The United States of America is to end its Ebola Virus Disease relief mission to West Africa on April 30
| By Anayo Ezugwu | Mar. 2, 2015 @ 01:00 GMT |
AS the cases of outbreak of Ebola declines in Liberia, the United States of America will be ending its five-month Ebola Virus Disease relief mission in West Africa on April 30. Only 100 of the 2,800 troops sent to Liberia will remain there after the deadline. The military contingent in Liberia was reduced because US government was “expanding our civilian response.” The president’s decision effectively signals the end of the five-month military mission to help contain the spread of the deadly virus in West Africa. Obama, at the White House last week, said the announcement represented the transition into the next phase of the fight.
The president said around 10,000 civilian responders would stay in West Africa to fight the virus. “Every case is an ember that, if not contained, can light a new fire. So we’re shifting our focus from fighting the epidemic to now extinguishing it,” he said.
Around 1,500 US soldiers have already returned from Liberia with each of them being made to undergo a 21-day quarantine period to minimise the risk of contagion. The U.S. efforts resulted in the construction of 10 Ebola treatment units. Those units will be handed over to aid groups, international organisations or government contractors.
“At the height of the outbreak, Liberia was experiencing 119 confirmed Ebola cases per week. This week there were only three. But Guinea reported a sharp increase with 65 new confirmed cases compared with 39 the week before. Sierra Leone reported 76 new confirmed cases. What we’re seeing in Guinea and in Sierra Leone is that the new cases are not cases that are showing up on known contacts lists. The transmission is coming from somewhere else and we don’t know where that somewhere else is.”
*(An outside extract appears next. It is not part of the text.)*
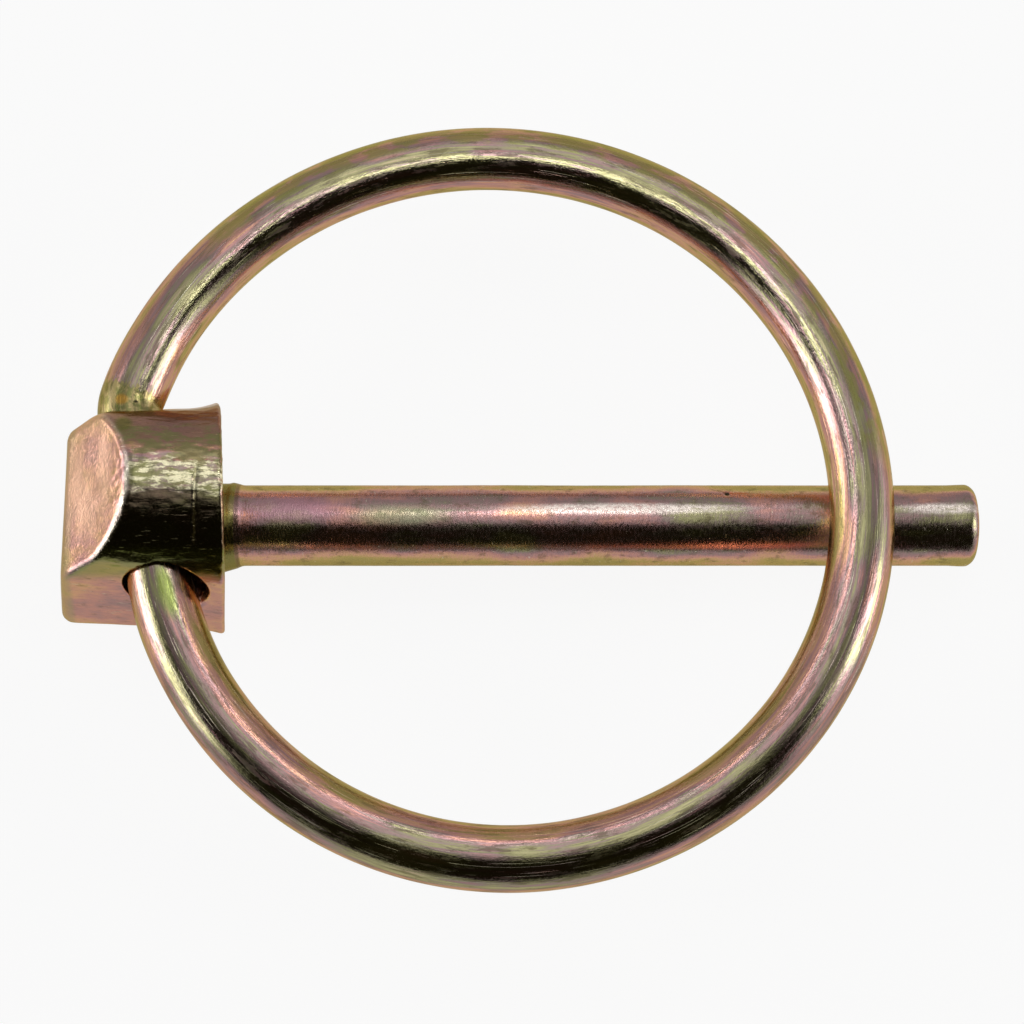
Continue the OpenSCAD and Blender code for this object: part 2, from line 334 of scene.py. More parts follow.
def head_block_distance(p):
    """Distance to the head without its hole; p is in the head's own upright frame."""
    x, y, z = p.T
    shoulder = z * math.tan(math.radians(SHOULDER_DRAFT)) - (y + HEAD_OFFSET) * math.tan(
        math.radians(SHOULDER_SKEW)
    )
    end = z * math.tan(math.radians(END_DRAFT))
    back_from = (shoulder - x) / (1 + (shoulder - end) / HEAD_LENGTH)
    height = np.where(y > 0, FLARE_HEIGHT + UPPER_FLARE, FLARE_HEIGHT)
    flare = 1 + 2 * height / HEAD_WIDTH * np.clip(1 - back_from / FLARE_LENGTH, 0, 1) ** 2
    half_width = HEAD_WIDTH / 2 - back_from * math.tan(math.radians(SIDE_TAPER))
    side = outline_distance(y / flare, z, half_width)
    body = rounded(side, -back_from, SHOULDER_EDGE_R)
    body = rounded(body, back_from - HEAD_LENGTH, END_RIM_R)
    body = rounded(body, side_bevel_distance(p), SIDE_RIM_R)
    return rounded(body, bevel_distance(x, z), BEVEL_RIM_R)


def hole_distance(p):
    """Distance to what is outside the hinge hole, whose upper mouth is countersunk at 45
    degrees; p is in the part's frame."""
    x, y, z = to_hinge(p).T
    off = np.hypot(x - HOLE_SHIFT, z + HOLE_DROP)
    sink_at = BEND_END[1] + END_BEND_R * math.sin(math.radians(END_BEND)) / 2 - COUNTERSINK
    cone = (HOLE_R + (y - sink_at) - off) * math.sqrt(0.5)
    return np.maximum(HOLE_R - off, cone)


# The forged skin, the finer lumps on the front and the groove that a tool left there. A pair
# gives where something starts and where it is full.
SKIN = ((0.02, 2.4, 3.3), (0.008, 0.9, 8.1))
SKIN_INSET = 0.042  # keeps the lumps inside the CAD model
HAMMERED = ((0.026, (0.6, 0.3, 0.34), 5.7), (0.006, 0.22, 2.2))
HAMMERED_UP = (4.5, 6.5)
HAMMERED_ALONG = (-6.2, -5.4)
TOOL_MARK_X = -1.31
TOOL_MARK_WIDTH = 0.09
TOOL_MARK_DEPTH = 0.055
TOOL_MARK_LOW = (-3.4, -2.6)
TOOL_MARK_HIGH = (0.2, 0.9)
TOOL_MARK_SWAY = 0.04
TOOL_MARK_SWAYS = 2.2  # radians per millimetre


def forged(p):
    """How far the forged surface lies below its ideal; p is in the head's frame."""
    x, y, z = p.T
    front = smoothstep(*HAMMERED_UP, z) * smoothstep(*HAMMERED_ALONG, x)
    mark_x = TOOL_MARK_X + TOOL_MARK_SWAY * np.sin(TOOL_MARK_SWAYS * y)
    mark = np.exp(-(((x - mark_x) / TOOL_MARK_WIDTH) ** 2)) * smoothstep(*TOOL_MARK_LOW, y)
    groove = mark * (1 - smoothstep(*TOOL_MARK_HIGH, y))
    return lumps(p, SKIN) + front * (lumps(p, HAMMERED) + TOOL_MARK_DEPTH * groove) + SKIN_INSET


def head_distance(q):
    """Distance to the finished head; q is in the part's frame."""
    p = to_head(q)
    body = head_block_distance(p) + forged(p)
    return rounded(body, hole_distance(q), MOUTH_RIM_R)


# Where the masks of the head's looks start and where they are full.
RIM_NEAR = (-0.24, -0.12)  # the lesser of the distances to the bevel and to the outline
RIM_ALONG = (-7.4, -6.6)
RIM_FADES = (0.4, 1.8)
RIM_FADES_BY = 0.75
FRONT_PAST_BEVEL = (0.02, 0.12)
FRONT_UP = (3.0, 4.5)


def rim_wear_and_highlight(p):
    """Two masks: 1 on the edge between the bevel and the head's rounded front, falling to 0
    around it, and 1 on the front itself, short of that edge."""
    x, y, z = p.T
    bevel = bevel_distance(x, z)
    half_width = HEAD_WIDTH / 2 + x * math.tan(math.radians(SIDE_TAPER))
    outline = outline_distance(y, z, half_width)
    # The rim mask carries both real wear and a painted highlight.
    rim = smoothstep(*RIM_NEAR, np.minimum(bevel, outline)) * smoothstep(*RIM_ALONG, x)
    rim *= 1 - RIM_FADES_BY * smoothstep(*RIM_FADES, y)
    front = smoothstep(*FRONT_PAST_BEVEL, outline - bevel) * smoothstep(*FRONT_UP, z)
    return rim, front


# ---------------------------------------------------------------- the head's mesh


def cells_beside(edges, axis1, axis2, step1, step2):
    """The grid cells that lie on one side of edges of the grid."""
    cells = edges.copy()
    cells[:, axis1] -= step1
    cells[:, axis2] -= step2
    return cells


def surface_net(field, low, step):
    """A quad mesh through the zero of a field on a grid. Each cell that the surface crosses
    has one point, at the middle of where it crosses the cell's edges, and each crossed edge
    has one face, between the four cells around it."""
    inside = field < 0
    shape = np.array(field.shape) - 1
    total = np.zeros(tuple(shape) + (3,), np.float32)
    count = np.zeros(tuple(shape), np.float32)
    crossed = []
    for axis in range(3):
        first, second = [slice(None)] * 3, [slice(None)] * 3
        first[axis], second[axis] = slice(0, -1), slice(1, None)
        a, b = field[tuple(first)], field[tuple(second)]
        from_inside = inside[tuple(first)]
        crosses = from_inside != inside[tuple(second)]
        edges = np.argwhere(crosses)
        crossing = edges.astype(np.float32)
        crossing[:, axis] += a[crosses] / (a[crosses] - b[crosses])
        crossed.append((axis, edges, from_inside[crosses]))
        axis1, axis2 = [k for k in range(3) if k != axis]
        for step1, step2 in ((0, 0), (0, 1), (1, 0), (1, 1)):
            cells = cells_beside(edges, axis1, axis2, step1, step2)
            real = ((cells >= 0) & (cells < shape)).all(1)
            np.add.at(total, tuple(cells[real].T), crossing[real])
            np.add.at(count, tuple(cells[real].T), 1)
    used = count > 0
    index = np.full(count.shape, -1)
    index[used] = np.arange(used.sum())
    points = low + step * total[used] / count[used][:, None]
    faces = []
    for axis, edges, from_inside in crossed:
        axis1, axis2 = (axis + 1) % 3, (axis + 2) % 3
        real = (edges[:, axis1] > 0) & (edges[:, axis2] > 0)
        corners = []
        for step1, step2 in ((1, 1), (0, 1), (0, 0), (1, 0)):
            cells = cells_beside(edges[real], axis1, axis2, step1, step2)
            corners.append(index[tuple(cells.T)])
        quads = np.stack(corners, 1)
        inwards = ~from_inside[real]
        quads[inwards] = quads[inwards][:, ::-1]
        faces.append(quads)
    return points, np.concatenate(faces)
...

David Nabarro, United Nations’ Ebola chief, said the battle against Ebola is far from over. More than 10,000 civilians still fighting the disease in West Africa, who are supported by the United States, are essential to containing it by helping to trace Ebola victims’ contacts, re-establish health services, change behaviour in communities and study the disease. “This is what’s needed now as we move from the current situation toward zero transmission, which is our ultimate goal, without that, the sustained high level of backing right through to the very end of this outbreak, we could end up in the embarrassing situation of seeing rebound, which means that we see suddenly cases start to rise again because we’ve not managed to maintain the hard effort.”
The World Health Organisation, WHO, said the most widespread epidemic of Ebola virus disease in history is currently ongoing in several West African countries. It has caused significant mortality, with reported case fatality rates of up to 71 percent and specifically 57 to 59 percent among hospitalised patients. It stated that Sierra Leone has registered 76 of the 144 new cases, Guinea, 65 and Liberia, 3. WHO and respective governments have reported a total of 23,034 suspected cases and 9,268 deaths, though the WHO believes that this substantially understates the magnitude of the outbreak. It stated that this is the first Ebola outbreak to reach epidemic proportions; past outbreaks were brought under control within a few weeks.
It pointed out extreme poverty; a dysfunctional healthcare system, a mistrust of government officials after years of armed conflict, and the delay in responding to the outbreak for several months have all contributed to the failure to control the epidemic. Other factors include local burial customs that include washing of the body after death, the spread to densely populated cities, and international indifference.
In August 2014, the WHO reported that 10 percent of the dead have been healthcare workers. In September 2014, it estimated that the countries’ capacity for treating Ebola patients was insufficient by the equivalent of 2,122 beds. In December, they reported that at a national level there were now a sufficient number of beds to treat and isolate all reported Ebola cases, although the uneven distribution of cases resulted in serious shortfalls in some areas. On January 28, the WHO reported that for the first time since the week ending 29 June 2014, there have been fewer than 100 new confirmed cases reported in a week in the three most-affected countries. The response to the epidemic has now moved to a second phase, as the focus shifts from slowing transmission to ending the epidemic.
Ebola virus disease was first described in 1976 in two simultaneous outbreaks in sub-Saharan Africa; this is the 26th outbreak and the first to occur in West Africa. It began in Guinea in December 2013 and then spread to Liberia and Sierra Leone. A small outbreak of 20 cases occurred in Nigeria and one case occurred in Senegal, both now declared disease-free. Several cases were reported in Mali, but this outbreak has also been declared over, and an isolated case has been reported in the United Kingdom. Imported cases in the United States and Spain have led to secondary infections of medical workers but have not spread further.